Even beyond this degree of love, however, Paul talks about Bernard’s fourth degree of love, loving self for God’s sake.  Here we give our whole selves to God.  Bernard doesn’t think such love is possible until we have achieved our immortal bodies on the other side of the resurrection, but Saint Paul certainly comes close.  He talks about no longer regarding people from a human point of view, but seeing everyone, including himself, as a new creation. 

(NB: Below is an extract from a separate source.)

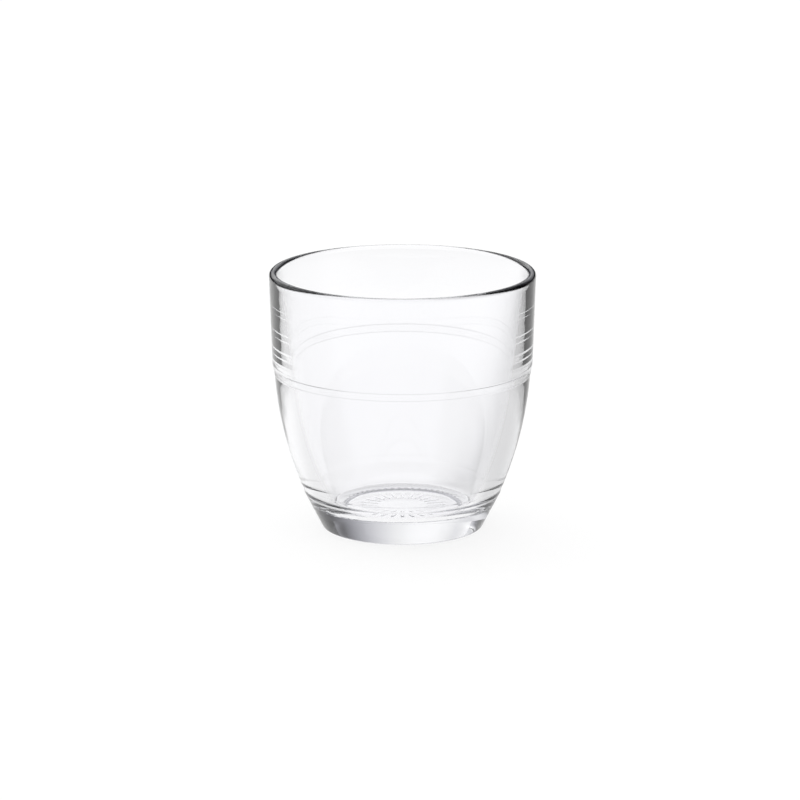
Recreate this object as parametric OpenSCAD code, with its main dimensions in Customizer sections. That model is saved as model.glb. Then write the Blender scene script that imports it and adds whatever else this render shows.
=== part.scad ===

More than that, however, Paul has entirely given himself over to be used by God for God’s purposes.  He loves himself because of the ways God can use him, even being willing to deal with all the parts of his ministry that force him to be in his “right mind” for the details of daily living instead of in the rapture of prayerful union with God.  He hasn’t stopped loving himself, but he no longer loves himself merely for self’s sake, but he loves himself even more deeply as a vessel for the work that God has given him to do.  Paul follows Jesus, who left the glories of being with his Father in heaven to live and die among us.  The greatest saints are those who have had the surpassing privilege of raptures of delight in the worship and praise of God, but who then do the often dull, practical work of loving their neighbors joyfully and even sacrificially.  This degree of loving is when we die to self, take up our cross, and follow Jesus, not because we think so little of ourselves that we are willing to throw our lives away, but because we think so much of ourselves that we can imagine no higher purpose for ourselves than to lose our life for Jesus’s sake.  As Paul says, “whether we are at home or away, we make it our aim to please [our Lord].”

So let us grow deeply in the love of ourselves and of our God, moving from one degree of love to another.  Let us share the depth and riches of God’s love with those who do not know it, and let us immerse ourselves in the love of God through prayer, reading of scriptures, and meeting together to encourage one another.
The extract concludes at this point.